Another part of the regulatory armory is based around the Volcker rule. Like a lot of the new vocabulary in the regulatory lexicon, the concept is simple but the reality is absurdly complicated. Volcker calls for the segregation of proprietary trading from retail banking. In other markets, there is talk of ring fencing as if there is a clear dividing line between the needs of the retail clients, most likely including the SME sector, and those of the large corporate and financial institutions.
Even as a signed up member of the cynics’ society, I could never have foreseen the outcome of the Volcker process. Who could design a new structure involving five different regulatory agencies, 963 pages of verbiage and 2826 footnotes at the last count? It is no wonder that Volcker is commonly known as the Lawyers Relief Act in the U.S.!

There are two logical scenarios that could activate the resolution process for a bank. The first and simplest is a crisis unique to the bank. But it is hard to imagine such an event. In a small bank, fraud could easily create a one-off event. But in the systemically important world of big banks, fraud is unlikely to drive an institution into resolution. Losses from trading are a potential unique cause for default, although the leverage ratios now imposed on banks, even in the less onerous form agreed by the regulators under pressure from Continental Europe’s cosseted national champions, would appear to limit the likelihood of these bringing a major institution to the brink.

In reality, a major default is likely to be due to a systemic event impacting a sector, or at the least a market segment, rather than a single institution. The last crash was exactly that. Investment banks were hit by leverage, substantial and unhedged open positions and poor credit analysis. The defaults were few; the entities teetering on the edge were many. Commercial banks were also hit by a common set of problems. These ranged from an almost criminally negligent abandonment of the basic rules of sound credit management through to the creation of substantial pools of trading risk, based on little more than a poorly understood belief in the power of 99.9% certainty.

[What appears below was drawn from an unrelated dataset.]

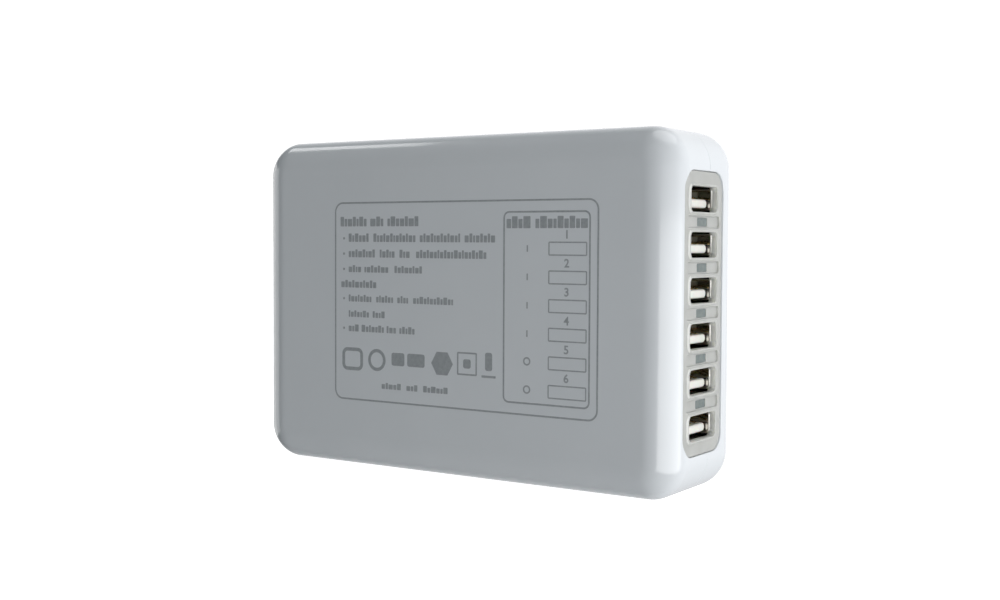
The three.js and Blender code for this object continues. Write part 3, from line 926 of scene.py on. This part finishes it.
def make_inlet_pin(i):
    """A round pin with a half round tip."""
    low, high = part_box(f"inlet_pin_{i}")
    middle = box_middle(low, high)
    radius = (high.y - low.y) / 2
    profile = [(radius * math.sin(t), low.x + radius * (1 - math.cos(t))) for t in quarter_turns(8)[1:]]
    profile.append((radius, high.x))
    last = 360 - 360 / PIN_SIDES
    rings = [along_x(arc((0, 0), r, 0, last, PIN_SIDES - 1), x, middle.y, middle.z) for r, x in profile]
    pin = smooth(loft(f"inlet_pin_{i}_turned", rings), SMALL_SHARP)
    finish_piece(pin, MATERIALS["pin_nickel"], [f"inlet_pin_{i}"])


# ======== The print on the front face ========
# Places and sizes are in millimetres from the case's lower left corner, seen square on.

INK = 0.02 * MM  # how far the ink stands proud


def face_point(x, z):
    return LOW.x + x * MM, LOW.z + z * MM


def ink_band(name, x0, z0, x1, z1, corner, line):
    """A rounded rectangle drawn as a line of the given width, inside its corners' places."""
    left, bottom = face_point(x0, z0)
    right, top = face_point(x1, z1)
    wide, tall = right - left, top - bottom
    centre = ((left + right) / 2, (bottom + top) / 2)
    outer = rounded_rect(wide, tall, corner * MM, 8)
    inner = rounded_rect(wide - 2 * line * MM, tall - 2 * line * MM, (corner - line) * MM, 8)
    levels = [(outer, 0), (outer, INK), (inner, INK), (inner, 0)]
    return loft(name, [along_y(o, LOW.y - rise, *centre) for o, rise in levels], hollow=True)


def ink_shape(name, outline, x, z):
    """A filled outline about a place on the face."""
    px, pz = face_point(x, z)
    points = [(u * MM, v * MM) for u, v in outline]
    return loft(name, [along_y(points, LOW.y - rise, px, pz) for rise in (0, INK)])


def ink_bar(name, x0, z0, x1, z1, corner):
    """A filled rounded rectangle. Its corners never take up quite the whole of a side."""
    outline = rounded_rect(x1 - x0, z1 - z0, min(corner, (z1 - z0) / 2.01, (x1 - x0) / 2.01), 3)
    return ink_shape(name, outline, (x0 + x1) / 2, (z0 + z1) / 2)


def finish_print(name, pieces):
    ink = join(name, pieces)
    finish_piece(ink, MATERIALS["print_grey"])


FRAME_BOX = (22.9, 15.5, 92.0, 60.62)
INNER_BOX = (69.1, 17.9, 90.1, 58.2)
FRAME_LINE = 0.38
BOX_X = (80.15, 89.3)
BOX_TALL = 2.9
BOX_LINE = 0.28
FIRST_BOX_Z = 50.4
BOX_PITCH = 5.9
NUMBER_RISE = 2.85  # from the middle of a box up to the middle of its number
NUMBER_LEFT = 0.2
NUMBER_SIZE = 1.8 * 1.35 * MM  # the height of a digit, as a font size
NUMBER_BOLD = 0.06 * MM
TICK_X = 75.05
TICK_HALF = (0.16, 0.7)
TICKS = 4  # the boxes from the top that have a tick, and the others have a ring
RING_HALF = 0.9
RING_DOWN, RING_UP = 0.8, 1.0  # from the height of a box's middle
RING_CORNER = 0.89
RING_LINE = 0.34


def box_heights():
    """Heights of the six boxes' middles, from the top one down."""
    return [FIRST_BOX_Z - BOX_PITCH * i for i in range(len(SOCKETS))]


def print_frames():
    finish_print("print_frames", [
        ink_band("outer", *FRAME_BOX, 2.3, FRAME_LINE),
        ink_band("inner", *INNER_BOX, 1.4, FRAME_LINE),
    ])


def print_boxes():
    half = BOX_TALL / 2
    finish_print("print_boxes", [
        ink_band(f"box_{i}", BOX_X[0], z - half, BOX_X[1], z + half, 0.32, BOX_LINE)
        for i, z in enumerate(box_heights())
    ])


def digit_mesh(i):
    """A digit in Blender's own plain letterform, about the origin and facing up."""
    curve = bpy.data.curves.new(f"number_{i}", "FONT")
    curve.body = str(i)
    curve.size = NUMBER_SIZE
    curve.align_x = "CENTER"
    curve.align_y = "CENTER"
    curve.extrude = INK / 2
    curve.offset = NUMBER_BOLD
    text = bpy.data.objects.new(f"number_{i}", curve)
    bpy.context.scene.collection.objects.link(text)
    bpy.context.view_layer.update()
    mesh = bpy.data.meshes.new_from_object(text.evaluated_get(bpy.context.evaluated_depsgraph_get()))
    bpy.data.objects.remove(text)
    return mesh


def print_numbers():
    """The sockets' numbers, 1 to 6, one over each box."""
    for i, height in enumerate(box_heights(), 1):
        mesh = digit_mesh(i)
        x, z = face_point(sum(BOX_X) / 2 - NUMBER_LEFT, height + NUMBER_RISE)
        mesh.transform(Matrix.Translation((x, LOW.y - INK / 2, z)) @ Matrix.Rotation(math.pi / 2, 4, "X"))
        number = bpy.data.objects.new(f"print_number_{i}", mesh)
        bpy.context.scene.collection.objects.link(number)
        finish_piece(number, MATERIALS["print_grey"])


# Widths and heights of the blocks in turn, as shares of the row's own.
BLOCK_WIDTHS = (1.0, 0.72, 1.25, 0.9, 0.6, 1.1, 0.8)
BLOCK_HEIGHTS = (1.0, 0.78, 0.78, 1.0, 0.78)
BLOCK_GAP = 0.2
BLOCK_CORNER = 0.14


def word_blocks(name, x0, x1, low, high, glyph, turn):
    """A stand-in for a printed word: plain blocks, uneven in width and height, with no letter shapes."""
    count = max(1, round((x1 - x0 + BLOCK_GAP) / (glyph + BLOCK_GAP)))
    widths = [BLOCK_WIDTHS[(turn + i) % len(BLOCK_WIDTHS)] for i in range(count)]
    unit = (x1 - x0 - BLOCK_GAP * (count - 1)) / sum(widths)
    blocks = []
    left = x0
    for i, width in enumerate(widths):
        top = low + (high - low) * BLOCK_HEIGHTS[(turn + i) % len(BLOCK_HEIGHTS)]
        blocks.append(ink_bar(f"{name}_{i}", left, low, left + unit * width, top, BLOCK_CORNER))
        left += unit * width + BLOCK_GAP
    return blocks


# Rows of small print as (words' left and right edges, lowest, highest, block width).
PRINT_ROWS = [
    (((24.6, 32.2), (33.3, 37.0), (38.2, 46.8)), 55.1, 57.3, 1.0),
    (((27.0, 32.8), (34.2, 46.0), (47.2, 58.0), (59.2, 67.0)), 51.6, 53.5, 0.75),
    (((27.0, 34.6), (36.0, 40.2), (41.6, 44.4), (46.2, 64.8)), 48.1, 49.9, 0.75),
    (((27.0, 30.6), (31.6, 38.4), (40.2, 47.8)), 44.7, 46.3, 0.75),
    (((24.8, 35.0),), 41.2, 42.9, 0.8),
    (((27.0, 33.6), (35.0, 39.8), (41.0, 44.0), (45.4, 56.2)), 38.0, 39.6, 0.7),
    (((27.0, 32.9), (34.0, 37.4)), 34.5, 36.0, 0.7),
    (((27.0, 29.9), (30.8, 37.2), (38.0, 40.6), (41.6, 45.8)), 31.2, 32.8, 0.7),
    (((36.6, 42.0), (43.6, 46.6), (48.2, 54.8)), 18.6, 20.0, 0.85),
    (((69.9, 75.8), (77.0, 89.4)), 54.6, 57.1, 1.2),
]
BULLET_HEIGHTS = (52.4, 48.9, 45.4, 38.7, 31.9)
BULLET_X = 25.6
BULLET_RADIUS = 0.3


def print_rows():
    blocks = []
    for row, (words, low, high, glyph) in enumerate(PRINT_ROWS):
        for k, (x0, x1) in enumerate(words):
            blocks += word_blocks(f"row_{row}_{k}", x0, x1, low, high, glyph, 3 * row + 2 * k)
    bullet = arc((0, 0), BULLET_RADIUS, 0, 350, 11)
    blocks += [ink_shape(f"bullet_{i}", bullet, BULLET_X, z) for i, z in enumerate(BULLET_HEIGHTS)]
    finish_print("print_rows", blocks)


def print_ticks():
    """Beside the boxes: four upright ticks, then two rings."""
    heights = box_heights()
    wide, tall = TICK_HALF
    marks = [
        ink_bar(f"tick_{i}", TICK_X - wide, z - tall, TICK_X + wide, z + tall, 0.1)
        for i, z in enumerate(heights[:TICKS])
    ]
    left, right = TICK_X - RING_HALF, TICK_X + RING_HALF
    marks += [
        ink_band(f"ring_{i}", left, z - RING_DOWN, right, z + RING_UP, RING_CORNER, RING_LINE)
        for i, z in enumerate(heights[TICKS:], TICKS)
    ]
    finish_print("print_ticks", marks)


def hexagon(radius):
    return [(radius * math.cos(math.pi / 3 * k), radius * math.sin(math.pi / 3 * k)) for k in range(6)]


def print_symbols():
    """A row of plain shapes where the photograph has approval marks."""
    shapes = [
        ink_band("rounded_square", 25.1, 22.3, 31.2, 27.5, 1.5, 0.8),
        ink_band("circle", 32.7, 22.5, 37.7, 27.5, 2.49, 0.75),
        ink_bar("long_bar_1", 39.4, 24.0, 43.0, 26.9, 0.5),
        ink_bar("long_bar_2", 43.8, 24.0, 48.6, 26.9, 0.5),
        ink_shape("hexagon", hexagon(2.9), 53.3, 25.2),
        ink_band("square", 57.3, 23.0, 62.5, 28.0, 0.3, 0.36),
        ink_bar("square_middle", 58.9, 24.5, 60.9, 26.5, 0.5),
        ink_bar("upright", 64.6, 24.3, 66.4, 28.2, 0.5),
        ink_bar("underline", 63.7, 22.8, 67.3, 23.3, 0.1),
    ]
    finish_print("print_symbols", shapes)


def make_print():
    print_frames()
    print_boxes()
    print_numbers()
    print_rows()
    print_ticks()
    print_symbols()


# ======== Studio ========

FLOOR_REACH = 40.0
BRIGHT_SIDE = (0.28, 0.95, -0.08)  # the way to the brightest part of the surroundings
BRIGHT_RANGE = (-0.1, 0.6)
UP = (0, 0, 1)
UNDER_RANGE = (-0.4, 0.1)  # below the horizon the bright side fades to this share
UNDER_SHARE = 0.6
BRIGHT_WORLD = (1.08, 1.09, 1.11)
DIM_WORLD = (0.074, 0.087, 0.092)
BACKDROP = (1.1, 1.1, 1.1)
OVERHEAD_PLACE = (0.2, 0.1, 1.0)
OVERHEAD_POWER = 1.0
OVERHEAD_SPREAD = math.radians(50)
# Softboxes as (name, place, size, power in watts). The key reaches below the floor, which lets it through.
SOFTBOXES = [
    ("key", (0.66, -0.36, -0.15), (1.3, 0.46), 6.65),
    ("side", (-0.8, 0.02, 0.0), (0.6, 0.5), 1.3),
    ("rim", (-0.62, 0.02, 0.72), (0.22, 0.22), 0.45),
]


def make_camera():
    data = bpy.data.cameras.new("camera")
    data.sensor_width = 36
    data.lens = LENS
    data.shift_x, data.shift_y = SHIFT
    data.clip_start = 0.01
    camera = bpy.data.objects.new("camera", data)
    turn = Matrix.Rotation(CAMERA_YAW, 4, "Z")
    tilt = Matrix.Rotation(math.pi / 2 + CAMERA_PITCH, 4, "X")
    roll = Matrix.Rotation(CAMERA_ROLL, 4, "Z")
    camera.matrix_world = Matrix.Translation(CAMERA_PLACE) @ turn @ tilt @ roll
    bpy.context.scene.collection.objects.link(camera)
    bpy.context.scene.camera = camera


def make_floor():
    """A plain pale floor, near white by its own glow, that neither lights nor shades the charger."""
    bm = bmesh.new()
    bmesh.ops.create_grid(bm, x_segments=1, y_segments=1, size=FLOOR_REACH)
    floor = add_object("floor", bm)
    recipe = Recipe("floor_pale", (0.30, 0.30, 0.30), 0.7)
    recipe.mix_color(recipe.noise(6, 3), (0.29, 0.29, 0.29))
    recipe.set("Specular IOR Level", 0.1)
    recipe.set("Emission Color", (1, 1, 1, 1)).set("Emission Strength", 0.96)
    floor.visible_diffuse = False
    floor.visible_glossy = False
    floor.visible_shadow = False
    floor.data.materials.append(recipe.material)


def add_light(name, kind, place, power):
    """A light at a place, turned towards the middle of the charger."""
    data = bpy.data.lights.new(name, kind)
    data.energy = power
    light = bpy.data.objects.new(name, data)
    light.location = place
    aim = Vector((0, 0, MIDDLE_Z)) - Vector(place)
    light.rotation_euler = aim.to_track_quat("-Z", "Y").to_euler()
    bpy.context.scene.collection.objects.link(light)
    return data


def add_softbox(name, place, size, power):
    data = add_light(name, "AREA", place, power)
    data.shape = "RECTANGLE"
    data.size, data.size_y = size


def sky_ramp(tree, axis, span, low, high):
    """A value that rises smoothly from low to high as the sky's direction turns towards an axis."""
    facing = tree.nodes.new("ShaderNodeVectorMath")
    facing.operation = "DOT_PRODUCT"
    facing.inputs[1].default_value = axis
    tree.links.new(tree.nodes.new("ShaderNodeTexCoord").outputs["Generated"], facing.inputs[0])
    ranged = map_range(tree, facing.outputs["Value"], (*span, low, high))
    ranged.interpolation_type = "SMOOTHSTEP"
    return ranged.outputs["Result"]


def sky_mix(tree, factor, first, second):
    """A colour between two, where the first may be another node's output."""
    mix = tree.nodes.new("ShaderNodeMix")
    mix.data_type = "RGBA"
    tree.links.new(factor, mix.inputs["Factor"])
    if isinstance(first, tuple):
        mix.inputs["A"].default_value = (*first, 1)
    else:
        tree.links.new(first, mix.inputs["A"])
    mix.inputs["B"].default_value = (*second, 1)
    return mix.outputs["Result"]


def make_world():
    """Soft light from behind the charger more than from its printed side, and a plain white backdrop."""
    world = bpy.data.worlds.new("studio")
    world.use_nodes = True
    bpy.context.scene.world = world
    tree = world.node_tree
    share = tree.nodes.new("ShaderNodeMath")
    share.operation = "MULTIPLY"
    tree.links.new(sky_ramp(tree, BRIGHT_SIDE, BRIGHT_RANGE, 0, 1), share.inputs[0])
    tree.links.new(sky_ramp(tree, UP, UNDER_RANGE, UNDER_SHARE, 1), share.inputs[1])
    light = sky_mix(tree, share.outputs["Value"], DIM_WORLD, BRIGHT_WORLD)
    seen = tree.nodes.new("ShaderNodeLightPath").outputs["Is Camera Ray"]
    tree.links.new(sky_mix(tree, seen, light, BACKDROP), tree.nodes["Background"].inputs["Color"])


def make_studio():
    make_floor()
    make_world()
    sun = add_light("overhead", "SUN", OVERHEAD_PLACE, OVERHEAD_POWER)
    sun.angle = OVERHEAD_SPREAD
    for softbox in SOFTBOXES:
        add_softbox(*softbox)
    bpy.context.scene.view_settings.view_transform = "Standard"


# ======== Everything together ========

make_camera()
dress_frame()
make_covers()
make_panel()
make_sockets()
make_inlet()
make_print()
make_studio()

The financial collapse of the future is thus unlikely to be a one-off institutional event. It is more than likely to be a linked series of defaults. Partially due to the renewed politically inspired pressure to lend, to the SME sector especially, the dual challenge of the financial sector remains one of credit quality and over-dependence on the value of property and other financial assets. As such, the carefully scripted concept of an orderly unwind of an institution in line with its resolution plan appears more wishful thinking than genuine reality.

Linked to the resolution mechanism is the concept of segregating casino banking from the apparently low-risk retail banks (although the latter were a good part of the problem of the last crash). Some form of ring fencing or segregation is needed. Some control is necessary to ensure the taxpayer does not support all activities of the banks, as occurred in the last crisis. The trouble is well scripted; quite simply it is no easy task to segregate into neat pots the banking activity that could be guaranteed by the state and that which will be left for resolution to the private sector—hence the well-meant Volcker rule and the tortuously complex world that it has spawned. Again, the sheer complexity almost guarantees that it will not succeed; the cracks will be filled but only after events that hopefully will not be the cause of crisis either by themselves or in tandem with other related or unrelated circumstances.

This is all-important for the custodian world. We straddle the world of investment and commercial banking. Our clients hold assets with us and across our network of agents and are concerned that if there is a crisis, they could lose access, rather than perhaps title, to their assets. They use us for treasury activity and any resolution will surely test the risk in products ranging from foreign exchange in flow through hedging instruments and onto the residual OTC activity they can still undertake with us. Clients have concerns about concentration risk, evidenced in the regulatory focus and concern on the desirability of big-ticket outsourcing agreements. And paradoxically, the sanguine response to the latter concerns by the industry reinforced my fears about the effectiveness of resolution planning.

Everyone is planning for an orderly world, where a crisis is an event unique to a single entity. Those are easy to resolve. We need to get together and plan for the much more difficult and potentially likely scenario of a systemic collapse affecting multiple institutions. And, strange as it may seem to some of the planners, that is not going to be a world where all are calm, where altruism triumphs, where deep pockets open and where financial markets are stable as they contemplate the chaos around them.